Mini Mister noticed the blue, and asked if it was “T-sized.” He held it up to his much bigger chest and decided it was “baby-sized.” And then demanded little sailboat buttons on his next mama-made sweater.

snow, knitting

Last night it took my husband 7 1/2 hours to drive home. From D.C. It normally takes 30 minutes without rush-hour. Only 4 inches of heavy wet snow stuck on all the trees, and wind gusts that blew over those trees, and silly DC Metro drivers where the reasons for his delay. Not fun. It kind of makes me think of last year’s storms when we got 26″ and motorists were stuck on the overpasses for hours on ice. But I think his commute then was only 5 hours.

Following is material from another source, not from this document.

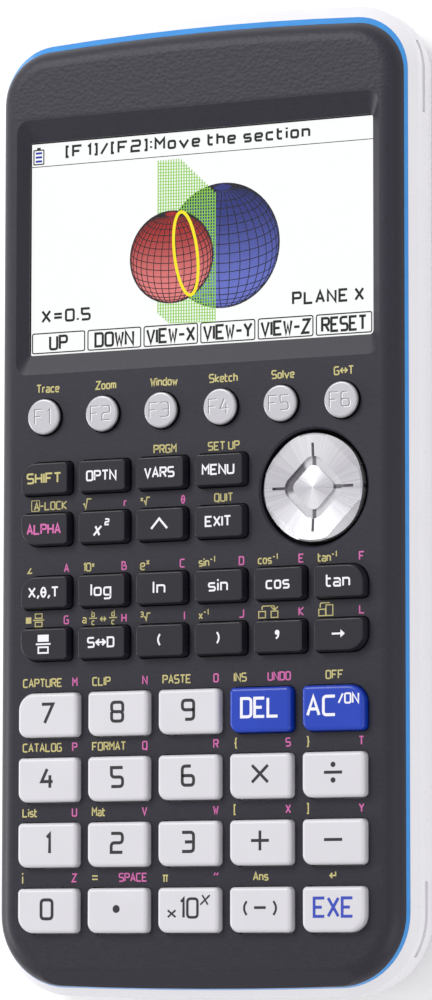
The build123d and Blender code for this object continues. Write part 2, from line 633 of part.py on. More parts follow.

Madam Fortune Teller foresees a day of quiet/with preschoolers, knitting on the sofa in a sleepy stooper this morning.

Before the storm hit, this proud mama finally finished last year’s Easter sweater vest for Mini Mister. Really. Picked, planned for, purchased, knit-mostly, seamed-mostly, and then frogged. Only to be revisited this month a year later with the goal of making a sweater for each member of our family this year.

This free pattern requires a ton of seaming and finishing. Also, I am not a big fan of picking up edge stitches to continue knitting. There is A LOT of this. It fits, though it could stand to be a bit longer and it kind of reminds me of carrots. And Mini Mister actually wears it.